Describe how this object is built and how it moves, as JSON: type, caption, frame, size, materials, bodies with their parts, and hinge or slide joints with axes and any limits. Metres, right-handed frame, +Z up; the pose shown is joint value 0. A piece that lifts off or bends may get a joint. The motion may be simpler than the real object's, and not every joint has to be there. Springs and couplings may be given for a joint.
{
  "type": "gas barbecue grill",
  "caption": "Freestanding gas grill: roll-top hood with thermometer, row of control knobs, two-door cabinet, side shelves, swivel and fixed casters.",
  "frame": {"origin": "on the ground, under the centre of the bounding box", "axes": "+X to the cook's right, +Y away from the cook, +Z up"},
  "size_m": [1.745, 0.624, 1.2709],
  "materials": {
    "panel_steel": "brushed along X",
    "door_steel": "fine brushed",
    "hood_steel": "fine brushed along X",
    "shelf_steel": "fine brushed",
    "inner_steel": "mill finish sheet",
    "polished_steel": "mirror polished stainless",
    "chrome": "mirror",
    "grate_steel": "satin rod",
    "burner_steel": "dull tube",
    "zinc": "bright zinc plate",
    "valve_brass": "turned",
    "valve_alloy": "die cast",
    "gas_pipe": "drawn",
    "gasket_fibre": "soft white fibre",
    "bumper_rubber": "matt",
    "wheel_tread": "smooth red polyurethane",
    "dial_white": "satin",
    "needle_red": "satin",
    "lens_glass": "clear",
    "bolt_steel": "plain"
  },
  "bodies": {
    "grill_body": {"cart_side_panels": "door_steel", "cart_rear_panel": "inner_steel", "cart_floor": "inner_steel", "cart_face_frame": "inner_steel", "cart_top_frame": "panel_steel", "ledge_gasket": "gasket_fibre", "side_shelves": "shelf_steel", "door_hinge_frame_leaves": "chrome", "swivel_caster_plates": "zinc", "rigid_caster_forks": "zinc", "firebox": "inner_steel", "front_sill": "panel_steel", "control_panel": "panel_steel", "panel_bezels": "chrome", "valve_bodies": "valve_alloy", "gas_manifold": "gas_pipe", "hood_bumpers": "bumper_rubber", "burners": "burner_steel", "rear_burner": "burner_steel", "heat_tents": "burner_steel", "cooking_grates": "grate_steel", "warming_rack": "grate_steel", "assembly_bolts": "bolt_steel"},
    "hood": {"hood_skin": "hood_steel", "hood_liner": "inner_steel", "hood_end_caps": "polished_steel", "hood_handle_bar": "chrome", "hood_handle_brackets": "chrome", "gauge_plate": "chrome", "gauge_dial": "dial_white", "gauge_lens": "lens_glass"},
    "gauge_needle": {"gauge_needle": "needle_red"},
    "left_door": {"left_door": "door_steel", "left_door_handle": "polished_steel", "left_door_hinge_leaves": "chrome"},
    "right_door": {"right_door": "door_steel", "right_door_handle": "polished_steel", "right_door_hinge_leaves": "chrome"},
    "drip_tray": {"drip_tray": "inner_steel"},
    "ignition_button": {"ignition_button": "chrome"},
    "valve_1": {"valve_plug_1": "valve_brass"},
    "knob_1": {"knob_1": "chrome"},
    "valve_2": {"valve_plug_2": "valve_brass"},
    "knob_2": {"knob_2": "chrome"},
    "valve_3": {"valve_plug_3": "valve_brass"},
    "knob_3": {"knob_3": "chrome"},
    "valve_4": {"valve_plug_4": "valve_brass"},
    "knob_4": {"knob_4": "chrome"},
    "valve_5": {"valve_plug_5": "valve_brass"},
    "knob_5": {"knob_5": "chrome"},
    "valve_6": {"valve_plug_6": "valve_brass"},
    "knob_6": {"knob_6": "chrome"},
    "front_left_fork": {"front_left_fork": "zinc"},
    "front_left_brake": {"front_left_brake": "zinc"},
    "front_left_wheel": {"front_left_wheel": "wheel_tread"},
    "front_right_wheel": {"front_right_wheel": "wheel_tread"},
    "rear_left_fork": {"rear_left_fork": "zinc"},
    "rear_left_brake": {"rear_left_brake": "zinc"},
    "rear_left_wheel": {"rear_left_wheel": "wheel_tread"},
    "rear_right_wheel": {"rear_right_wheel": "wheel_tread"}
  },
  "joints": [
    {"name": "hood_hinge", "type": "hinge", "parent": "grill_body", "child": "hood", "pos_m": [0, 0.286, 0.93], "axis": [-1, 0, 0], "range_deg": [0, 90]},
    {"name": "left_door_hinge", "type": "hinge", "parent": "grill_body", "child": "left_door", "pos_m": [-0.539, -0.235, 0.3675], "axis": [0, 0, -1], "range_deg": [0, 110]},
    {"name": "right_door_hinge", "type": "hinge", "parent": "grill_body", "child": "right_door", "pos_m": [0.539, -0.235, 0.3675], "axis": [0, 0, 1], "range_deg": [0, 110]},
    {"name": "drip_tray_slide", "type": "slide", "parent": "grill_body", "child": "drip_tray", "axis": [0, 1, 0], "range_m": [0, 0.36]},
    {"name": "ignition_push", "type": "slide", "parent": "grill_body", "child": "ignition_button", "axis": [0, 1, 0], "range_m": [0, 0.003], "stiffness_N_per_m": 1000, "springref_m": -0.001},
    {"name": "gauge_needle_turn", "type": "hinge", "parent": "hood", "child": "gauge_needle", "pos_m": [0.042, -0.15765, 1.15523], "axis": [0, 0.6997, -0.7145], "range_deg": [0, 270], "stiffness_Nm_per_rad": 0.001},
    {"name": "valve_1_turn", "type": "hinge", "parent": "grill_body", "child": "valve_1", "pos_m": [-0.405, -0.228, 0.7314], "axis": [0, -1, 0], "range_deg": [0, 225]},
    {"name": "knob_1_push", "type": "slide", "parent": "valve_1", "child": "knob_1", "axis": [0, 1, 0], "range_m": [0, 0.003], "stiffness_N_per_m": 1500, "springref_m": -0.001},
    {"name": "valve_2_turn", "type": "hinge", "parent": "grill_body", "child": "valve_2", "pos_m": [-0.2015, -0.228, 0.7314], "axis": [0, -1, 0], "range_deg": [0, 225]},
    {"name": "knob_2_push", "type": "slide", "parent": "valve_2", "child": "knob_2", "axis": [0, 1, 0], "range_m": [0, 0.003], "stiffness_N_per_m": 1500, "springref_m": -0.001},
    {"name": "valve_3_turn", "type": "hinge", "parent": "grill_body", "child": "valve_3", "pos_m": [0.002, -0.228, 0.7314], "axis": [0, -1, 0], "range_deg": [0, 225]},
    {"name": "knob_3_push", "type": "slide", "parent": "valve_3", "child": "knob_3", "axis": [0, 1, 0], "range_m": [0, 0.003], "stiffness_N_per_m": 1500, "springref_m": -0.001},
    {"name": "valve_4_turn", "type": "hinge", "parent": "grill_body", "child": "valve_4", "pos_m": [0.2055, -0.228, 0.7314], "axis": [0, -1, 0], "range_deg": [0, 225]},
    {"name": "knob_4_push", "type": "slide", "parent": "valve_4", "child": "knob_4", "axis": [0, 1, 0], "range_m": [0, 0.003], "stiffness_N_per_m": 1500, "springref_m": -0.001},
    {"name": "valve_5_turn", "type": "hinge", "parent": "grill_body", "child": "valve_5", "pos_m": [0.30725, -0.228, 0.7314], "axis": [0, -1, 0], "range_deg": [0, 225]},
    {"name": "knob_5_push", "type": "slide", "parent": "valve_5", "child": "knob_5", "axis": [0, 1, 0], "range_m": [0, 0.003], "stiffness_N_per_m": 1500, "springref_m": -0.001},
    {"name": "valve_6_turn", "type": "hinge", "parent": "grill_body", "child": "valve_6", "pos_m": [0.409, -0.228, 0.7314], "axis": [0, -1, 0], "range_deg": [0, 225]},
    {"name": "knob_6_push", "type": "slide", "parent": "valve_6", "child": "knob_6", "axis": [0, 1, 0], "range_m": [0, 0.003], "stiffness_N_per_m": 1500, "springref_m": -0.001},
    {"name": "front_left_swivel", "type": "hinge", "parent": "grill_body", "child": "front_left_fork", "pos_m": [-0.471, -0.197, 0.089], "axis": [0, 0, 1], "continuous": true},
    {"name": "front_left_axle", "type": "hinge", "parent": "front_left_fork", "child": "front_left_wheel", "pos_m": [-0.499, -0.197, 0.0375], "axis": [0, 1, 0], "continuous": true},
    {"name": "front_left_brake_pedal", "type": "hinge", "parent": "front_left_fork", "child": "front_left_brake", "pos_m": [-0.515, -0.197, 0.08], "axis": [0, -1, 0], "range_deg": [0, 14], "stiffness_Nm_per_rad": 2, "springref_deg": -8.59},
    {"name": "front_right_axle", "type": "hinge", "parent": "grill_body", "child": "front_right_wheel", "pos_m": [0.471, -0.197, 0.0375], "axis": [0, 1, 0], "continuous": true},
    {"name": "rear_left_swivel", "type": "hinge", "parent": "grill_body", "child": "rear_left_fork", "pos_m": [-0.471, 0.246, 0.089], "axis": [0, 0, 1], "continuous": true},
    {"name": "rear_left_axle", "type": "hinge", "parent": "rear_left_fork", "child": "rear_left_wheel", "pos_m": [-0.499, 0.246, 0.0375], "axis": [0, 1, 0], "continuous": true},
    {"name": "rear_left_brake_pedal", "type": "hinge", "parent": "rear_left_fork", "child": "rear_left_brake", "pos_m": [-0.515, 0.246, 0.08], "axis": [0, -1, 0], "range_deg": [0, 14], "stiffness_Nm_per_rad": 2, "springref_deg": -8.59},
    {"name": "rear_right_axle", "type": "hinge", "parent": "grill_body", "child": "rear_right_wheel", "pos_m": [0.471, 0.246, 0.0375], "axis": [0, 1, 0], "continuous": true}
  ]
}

● ● ● ● ● ● ●

» **WHAT NEEDS TO BE DONE**
Find "joints". Copy every line it occurs in.

» **PROBLEM SOLUTION**
Describe how this object is built and how it moves, as JSON: type, caption, frame, size, materials, bodies with their parts, and hinge or slide joints with axes and any limits. Metres, right-handed frame, +Z up; the pose shown is joint value 0. A piece that lifts off or bends may get a joint. The motion may be simpler than the real object's, and not every joint has to be there. Springs and couplings may be given for a joint.
  "joints": [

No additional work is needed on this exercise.